Invitation to an Insect Rendezvous
Artist Brandon Ballengée asks us to spend an intimate evening with bugs.
They bite. They sting. They suck our blood. They can ruin agricultural crops, infest our kitchens, and chomp away at the foundations of our homes. And they are everywhere, crawling into the crevices of buildings, wriggling into our beds, hiding in dark corners. Insects, the most diverse and numerous organisms on Earth, comprise more than 10 million different species—perhaps, by some estimates, as many as 30 million. At any given moment, approximately one million trillion arthropods are creeping, burrowing, flying, and buzzing around our planet. For most members of the human species, these gazillion bugs are purely pests, best left unseen, and modern life has armed us with an arsenal of weapons—poisons, sprays, traps, zappers—to destroy them and, by extension, wipe them from our consciousness.
Despite most humans’ instinct to shudder at the sight of bugs, we need them. Entomologist E. O. Wilson writes, “If all humankind were to disappear tomorrow, it is unlikely that a single insect species would go extinct, except three forms of human body and head lice.” On the other hand, he continues, “If insects were to vanish, the terrestrial environment would soon collapse into chaos.” Without their services, flowers would cease to reproduce, most plant and animal species would go extinct, and humans would endure “widespread starvation” and “a tumultuous decline to dark-age barbarism … unprecedented in human history.” Wilson encourages us to put down our pesticides and change our attitudes: “More respect is due the little things that run the world.”

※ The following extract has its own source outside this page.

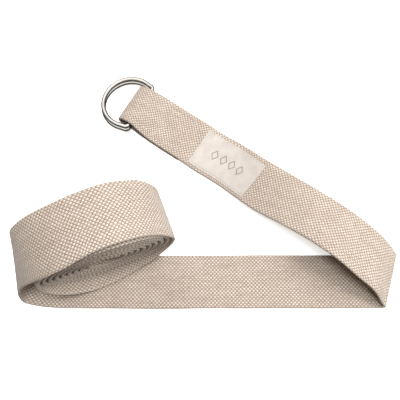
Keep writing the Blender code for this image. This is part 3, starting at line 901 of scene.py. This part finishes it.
def sky(tree, height, colour, rise):
    """A background of one colour, whose brightness rises with the height of the view direction."""
    background = tree.nodes.new("ShaderNodeBackground")
    background.inputs["Color"].default_value = (*colour, 1.0)
    brightness = tree.nodes.new("ShaderNodeMapRange")
    tree.links.new(height, brightness.inputs[0])
    for number, socket in zip(rise, list(brightness.inputs)[1:5]):
        socket.default_value = number
    tree.links.new(brightness.outputs[0], background.inputs["Strength"])
    return background.outputs[0]


def add_surroundings():
    """The world: one sky for diffuse light, one for reflections and one that the camera sees."""
    world = bpy.data.worlds.new("studio")
    world.use_nodes = True
    tree = world.node_tree
    direction = tree.nodes.new("ShaderNodeTexCoord")
    split = tree.nodes.new("ShaderNodeSeparateXYZ")
    tree.links.new(direction.outputs["Generated"], split.inputs[0])
    height = split.outputs[2]
    rays = tree.nodes.new("ShaderNodeLightPath")
    surface = sky(tree, height, AMBIENT_COLOUR, AMBIENT_RISE)
    for kind, colour, rise in (
        ("Is Glossy Ray", REFLECTED_COLOUR, REFLECTED_RISE),
        ("Is Camera Ray", BACKDROP_COLOUR, BACKDROP_RISE),
    ):
        choice = tree.nodes.new("ShaderNodeMixShader")
        tree.links.new(rays.outputs[kind], choice.inputs[0])
        tree.links.new(surface, choice.inputs[1])
        tree.links.new(sky(tree, height, colour, rise), choice.inputs[2])
        surface = choice.outputs[0]
    tree.links.new(surface, tree.nodes["World Output"].inputs["Surface"])
    bpy.context.scene.world = world


def add_camera():
    """The camera near the strap, tilted towards the ring end, and plain colour handling."""
    scene = bpy.context.scene
    scene.view_settings.view_transform = "Standard"
    scene.view_settings.look = "None"
    camera = bpy.data.cameras.new("camera")
    camera.lens = CAMERA_LENS
    camera.sensor_width = CAMERA_SENSOR
    camera.clip_start = CAMERA_CLIP
    view = bpy.data.objects.new("camera", camera)
    view.location = CAMERA_PLACE
    view.rotation_euler = (CAMERA_TILT, 0.0, 0.0)
    scene.collection.objects.link(view)
    scene.camera = view


build_strap()
add_floor()
add_surroundings()
for light in LIGHTS:
    add_area_light(*light)
add_camera()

Transforming humanity’s vexed relationship to bugs has been one artist’s inspiration for creating a series of public art installations that encourage bugs to meet up, mate, and procreate. The pairing of visual creativity with scientific curiosity comes naturally to Brandon Balengée, who has exhibited his artwork in numerous presitigious galleries and public spaces throughout the world while also pursuing a doctorate in field biology. Ballengée constructs his installations out of eye-catching blue canvases, often shaped like insects or insect wings, and illuminates them by ultraviolet lights. As the sun sets, the structures begin to glow, attracting hundreds or thousands of nocturnal insects in search of a partner. Ballengée calls these artworks Love Motels for Insects, and he has designed them specifically to encourage people to watch the insects’ evening mating rituals.